> Recorded information
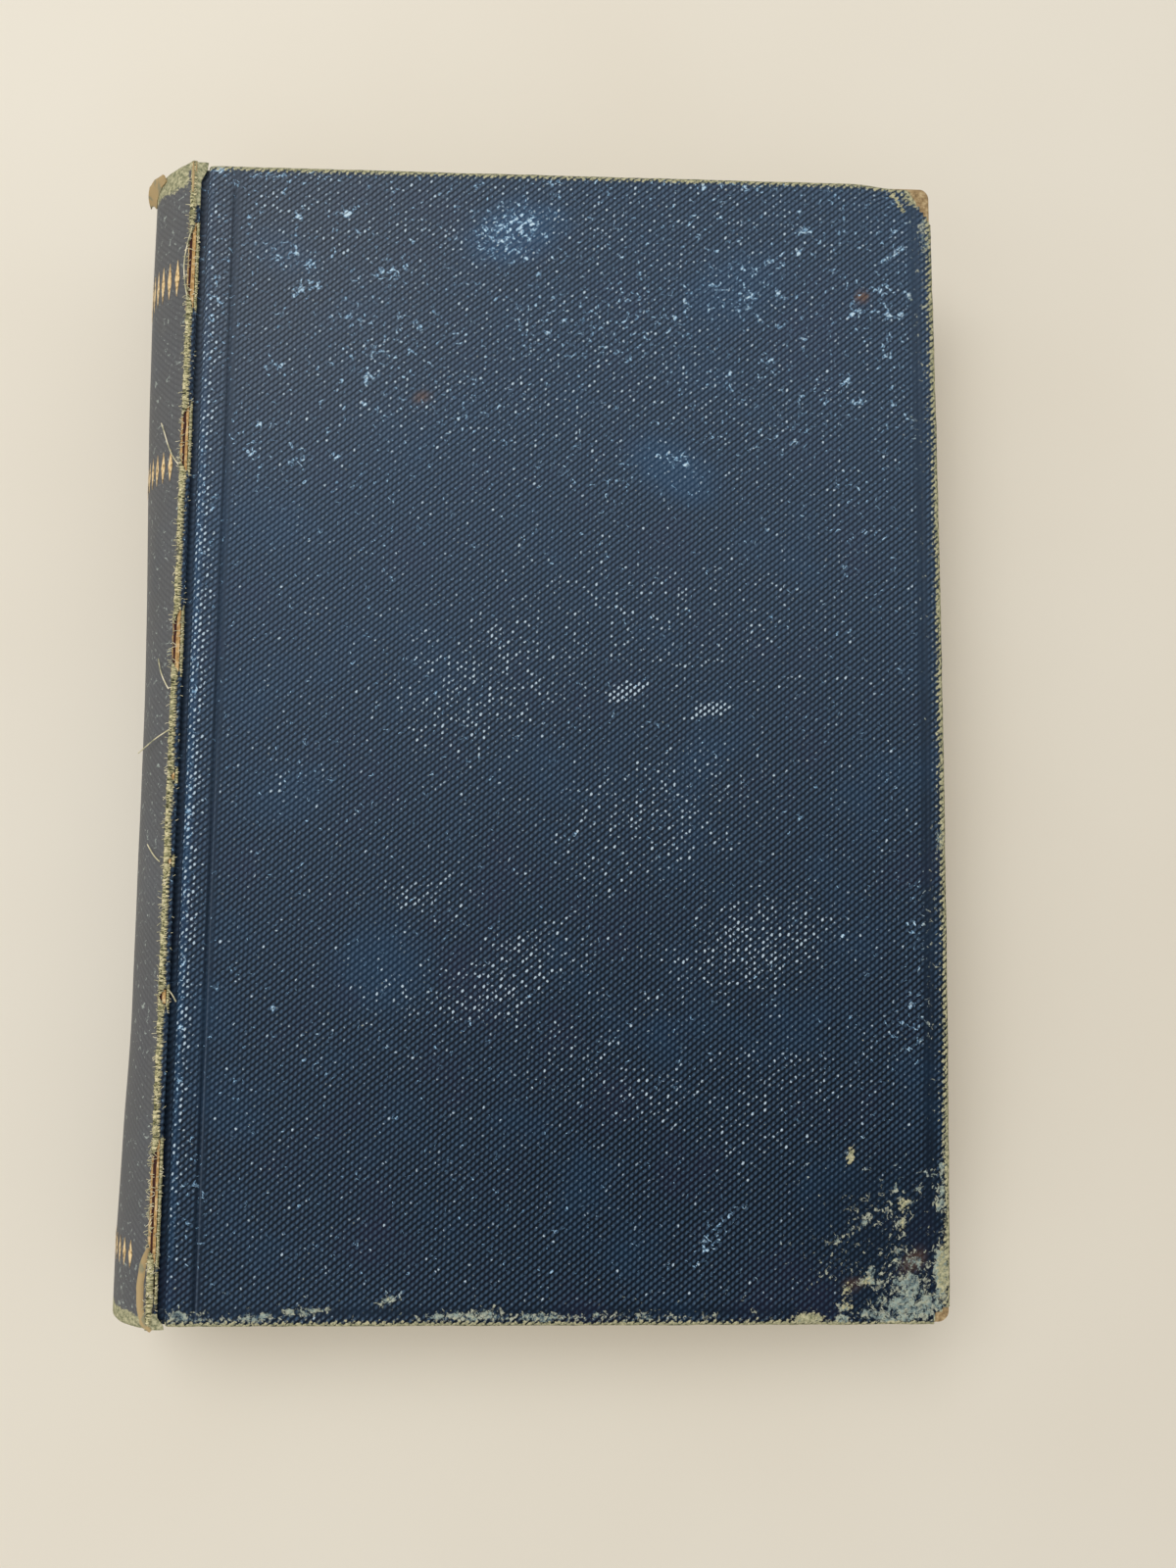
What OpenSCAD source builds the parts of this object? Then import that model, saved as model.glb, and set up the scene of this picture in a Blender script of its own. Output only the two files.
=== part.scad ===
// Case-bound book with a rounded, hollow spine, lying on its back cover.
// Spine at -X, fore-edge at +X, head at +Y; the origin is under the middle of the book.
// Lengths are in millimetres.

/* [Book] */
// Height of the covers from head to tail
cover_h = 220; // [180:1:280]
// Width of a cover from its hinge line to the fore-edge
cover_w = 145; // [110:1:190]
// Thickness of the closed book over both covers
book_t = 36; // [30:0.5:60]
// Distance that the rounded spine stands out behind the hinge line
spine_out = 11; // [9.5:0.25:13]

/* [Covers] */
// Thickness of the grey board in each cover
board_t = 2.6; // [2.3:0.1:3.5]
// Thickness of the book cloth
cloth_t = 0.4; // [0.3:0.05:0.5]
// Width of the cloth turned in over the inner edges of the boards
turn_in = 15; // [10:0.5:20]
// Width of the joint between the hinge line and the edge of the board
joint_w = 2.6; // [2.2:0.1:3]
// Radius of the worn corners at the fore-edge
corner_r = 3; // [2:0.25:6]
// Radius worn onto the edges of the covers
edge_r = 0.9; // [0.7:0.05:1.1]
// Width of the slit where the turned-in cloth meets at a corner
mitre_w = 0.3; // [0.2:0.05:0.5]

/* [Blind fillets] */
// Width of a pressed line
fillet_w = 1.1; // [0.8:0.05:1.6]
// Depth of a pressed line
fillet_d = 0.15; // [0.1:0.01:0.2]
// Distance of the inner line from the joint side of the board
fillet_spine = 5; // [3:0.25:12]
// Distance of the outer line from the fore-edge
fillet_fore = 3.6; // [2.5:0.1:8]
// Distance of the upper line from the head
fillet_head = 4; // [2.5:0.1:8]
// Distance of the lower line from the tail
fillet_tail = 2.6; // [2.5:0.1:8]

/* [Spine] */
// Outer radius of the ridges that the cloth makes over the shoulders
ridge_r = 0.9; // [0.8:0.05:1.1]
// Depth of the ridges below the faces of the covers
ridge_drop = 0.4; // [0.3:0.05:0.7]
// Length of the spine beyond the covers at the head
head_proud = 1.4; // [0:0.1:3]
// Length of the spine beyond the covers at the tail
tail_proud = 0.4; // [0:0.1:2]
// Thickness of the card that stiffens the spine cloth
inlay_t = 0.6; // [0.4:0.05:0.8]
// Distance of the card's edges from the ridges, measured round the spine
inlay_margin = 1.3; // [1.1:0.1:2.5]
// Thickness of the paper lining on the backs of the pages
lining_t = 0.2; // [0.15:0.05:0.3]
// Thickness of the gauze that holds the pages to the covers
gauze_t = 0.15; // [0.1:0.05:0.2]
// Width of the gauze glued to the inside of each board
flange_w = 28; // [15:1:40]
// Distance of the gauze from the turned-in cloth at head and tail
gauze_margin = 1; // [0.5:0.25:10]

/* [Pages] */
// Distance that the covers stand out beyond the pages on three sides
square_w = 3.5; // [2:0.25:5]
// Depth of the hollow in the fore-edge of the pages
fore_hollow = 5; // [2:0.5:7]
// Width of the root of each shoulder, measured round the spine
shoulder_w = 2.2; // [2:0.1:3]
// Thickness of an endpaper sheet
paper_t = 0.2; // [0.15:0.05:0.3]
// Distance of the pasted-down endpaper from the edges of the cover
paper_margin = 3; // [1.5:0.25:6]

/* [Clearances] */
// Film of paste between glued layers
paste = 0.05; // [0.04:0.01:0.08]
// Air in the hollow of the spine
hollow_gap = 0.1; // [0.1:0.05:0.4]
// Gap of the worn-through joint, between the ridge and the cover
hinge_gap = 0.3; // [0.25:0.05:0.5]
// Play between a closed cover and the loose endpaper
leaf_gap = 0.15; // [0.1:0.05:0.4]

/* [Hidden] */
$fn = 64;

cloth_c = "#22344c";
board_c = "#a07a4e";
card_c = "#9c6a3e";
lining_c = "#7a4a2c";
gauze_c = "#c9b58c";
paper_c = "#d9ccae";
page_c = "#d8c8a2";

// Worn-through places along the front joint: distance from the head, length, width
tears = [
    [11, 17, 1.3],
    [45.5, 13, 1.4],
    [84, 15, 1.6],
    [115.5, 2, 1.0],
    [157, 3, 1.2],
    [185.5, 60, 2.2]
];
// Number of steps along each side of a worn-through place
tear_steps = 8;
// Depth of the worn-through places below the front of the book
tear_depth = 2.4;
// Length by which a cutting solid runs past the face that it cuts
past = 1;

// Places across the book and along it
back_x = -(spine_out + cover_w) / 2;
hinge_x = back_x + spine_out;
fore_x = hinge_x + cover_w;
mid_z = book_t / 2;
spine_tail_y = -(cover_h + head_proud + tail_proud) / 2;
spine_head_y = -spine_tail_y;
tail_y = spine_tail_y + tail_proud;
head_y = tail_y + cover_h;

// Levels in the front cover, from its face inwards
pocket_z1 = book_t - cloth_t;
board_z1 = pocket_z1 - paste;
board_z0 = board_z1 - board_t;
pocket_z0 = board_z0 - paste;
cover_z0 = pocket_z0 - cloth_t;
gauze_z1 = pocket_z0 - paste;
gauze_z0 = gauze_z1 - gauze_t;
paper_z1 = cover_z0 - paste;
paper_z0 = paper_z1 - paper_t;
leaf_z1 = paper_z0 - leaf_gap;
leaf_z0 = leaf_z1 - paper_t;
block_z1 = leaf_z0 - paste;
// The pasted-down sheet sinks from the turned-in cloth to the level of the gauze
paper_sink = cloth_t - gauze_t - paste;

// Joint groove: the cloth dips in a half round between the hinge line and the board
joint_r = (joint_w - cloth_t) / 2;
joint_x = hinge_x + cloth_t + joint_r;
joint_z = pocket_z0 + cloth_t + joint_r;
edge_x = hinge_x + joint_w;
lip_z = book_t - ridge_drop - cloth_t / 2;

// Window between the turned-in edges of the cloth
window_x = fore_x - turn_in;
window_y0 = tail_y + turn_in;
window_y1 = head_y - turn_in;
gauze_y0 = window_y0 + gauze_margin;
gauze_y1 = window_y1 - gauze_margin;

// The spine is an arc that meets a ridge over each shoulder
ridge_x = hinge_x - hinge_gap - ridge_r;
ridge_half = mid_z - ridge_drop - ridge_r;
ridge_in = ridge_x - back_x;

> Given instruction
Can you write out the lines above, from the first one through the one containing "mitre_w = 0.3; // [0.2:0.05:0.5]", exactly as they appear and nothing more?

> Correct output
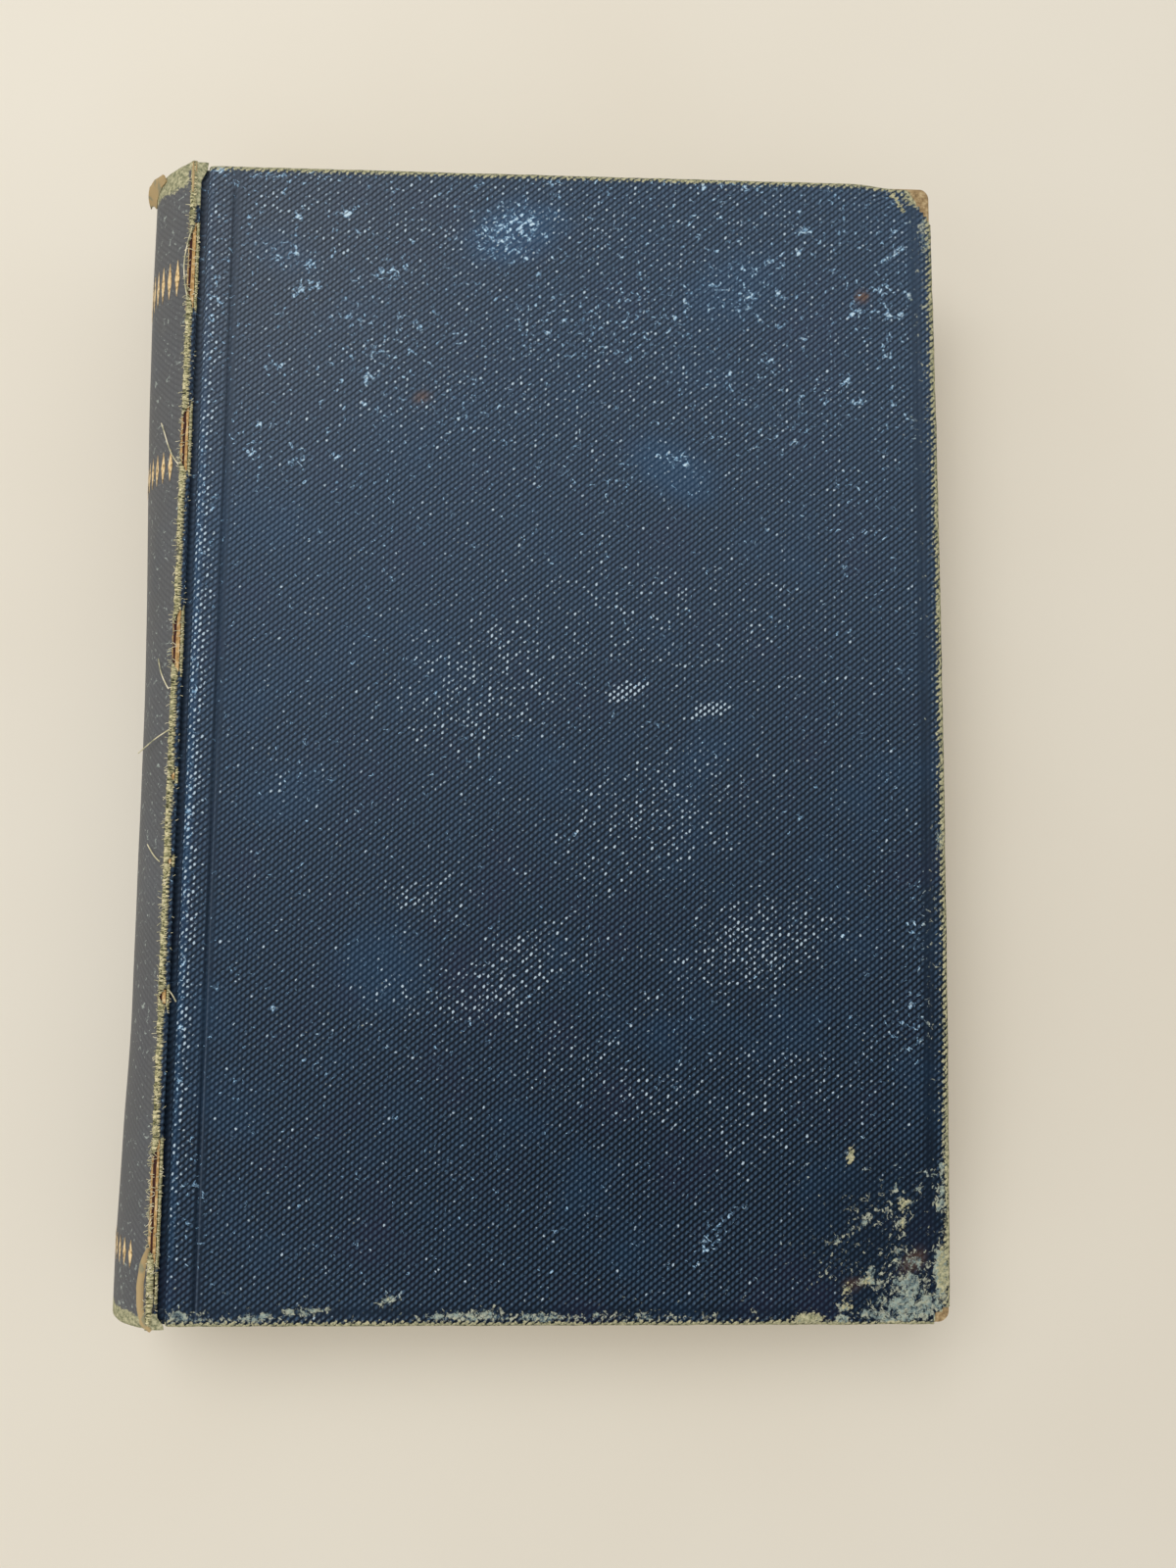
What OpenSCAD source builds the parts of this object? Then import that model, saved as model.glb, and set up the scene of this picture in a Blender script of its own. Output only the two files.
=== part.scad ===
// Case-bound book with a rounded, hollow spine, lying on its back cover.
// Spine at -X, fore-edge at +X, head at +Y; the origin is under the middle of the book.
// Lengths are in millimetres.

/* [Book] */
// Height of the covers from head to tail
cover_h = 220; // [180:1:280]
// Width of a cover from its hinge line to the fore-edge
cover_w = 145; // [110:1:190]
// Thickness of the closed book over both covers
book_t = 36; // [30:0.5:60]
// Distance that the rounded spine stands out behind the hinge line
spine_out = 11; // [9.5:0.25:13]

/* [Covers] */
// Thickness of the grey board in each cover
board_t = 2.6; // [2.3:0.1:3.5]
// Thickness of the book cloth
cloth_t = 0.4; // [0.3:0.05:0.5]
// Width of the cloth turned in over the inner edges of the boards
turn_in = 15; // [10:0.5:20]
// Width of the joint between the hinge line and the edge of the board
joint_w = 2.6; // [2.2:0.1:3]
// Radius of the worn corners at the fore-edge
corner_r = 3; // [2:0.25:6]
// Radius worn onto the edges of the covers
edge_r = 0.9; // [0.7:0.05:1.1]
// Width of the slit where the turned-in cloth meets at a corner
mitre_w = 0.3; // [0.2:0.05:0.5]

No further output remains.